The numbers $\lambda, \mu, \nu$ are (up to permutations, sign changes and addition of $(\ell,m,n) \in \mathbb{Z}^3$ with $\ell+m+n$ even) the differences $1-c, c-a-b,b-a$ of the exponents of the hypergeometric differential equation at the three singular points $0,1,\infty$. They are rational numbers if and only if $a,b$ and $c$ are, a point that matters in arithmetic rather than geometric approaches to the theory.

==Further work==
An extension of Schwarz's results was given by T. Kimura, who dealt with cases where the identity component of the differential Galois group of the hypergeometric equation is a solvable group. A general result connecting the differential Galois group G and the monodromy group Γ states that G is the Zariski closure of Γ — this theorem is attributed in the book of Matsuda to Michio Kuga. By general differential Galois theory, the resulting Kimura-Schwarz table classifies cases of integrability of the equation by algebraic functions and quadratures.

Another relevant list is that of K. Takeuchi, who classified the (hyperbolic) triangle groups that are arithmetic groups (85 examples).

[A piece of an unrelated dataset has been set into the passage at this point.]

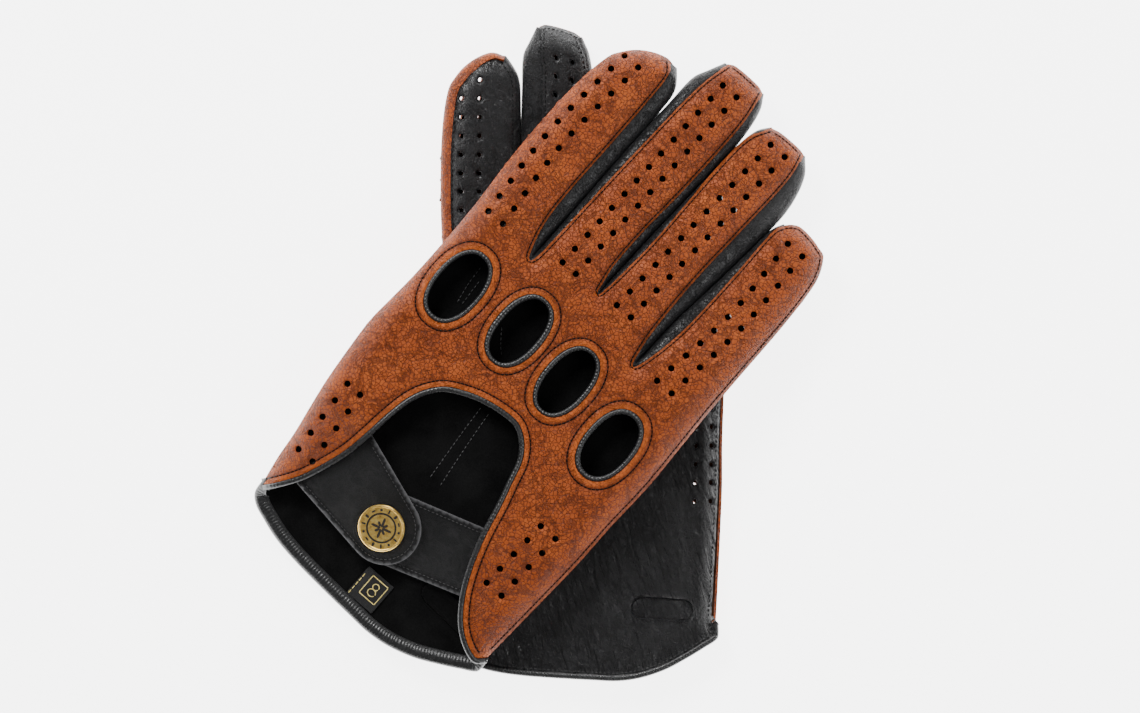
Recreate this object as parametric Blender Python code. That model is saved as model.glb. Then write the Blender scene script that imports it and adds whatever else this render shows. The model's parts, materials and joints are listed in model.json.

Émile Picard sought to extend the work of Schwarz in complex geometry, by means of a generalized hypergeometric function, to construct cases of equations where the monodromy was a discrete group in the projective unitary group PU(1, n). Pierre Deligne and George Mostow used his ideas to construct lattices in the projective unitary group. This work recovers in the classical case the finiteness of Takeuchi's list, and by means of a characterisation of the lattices they construct that are arithmetic groups, provided new examples of non-arithmetic lattices in PU(1, n).

Baldassari applied the Klein universality, to discuss algebraic solutions of the Lamé equation by means of the Schwarz list.

Other hypergeometric functions which can be expressed algebraically, like those on Schwarz's list, arise in theoretical physics in the context of $T \overline{T}$ deformations of two-dimensional gauge theories.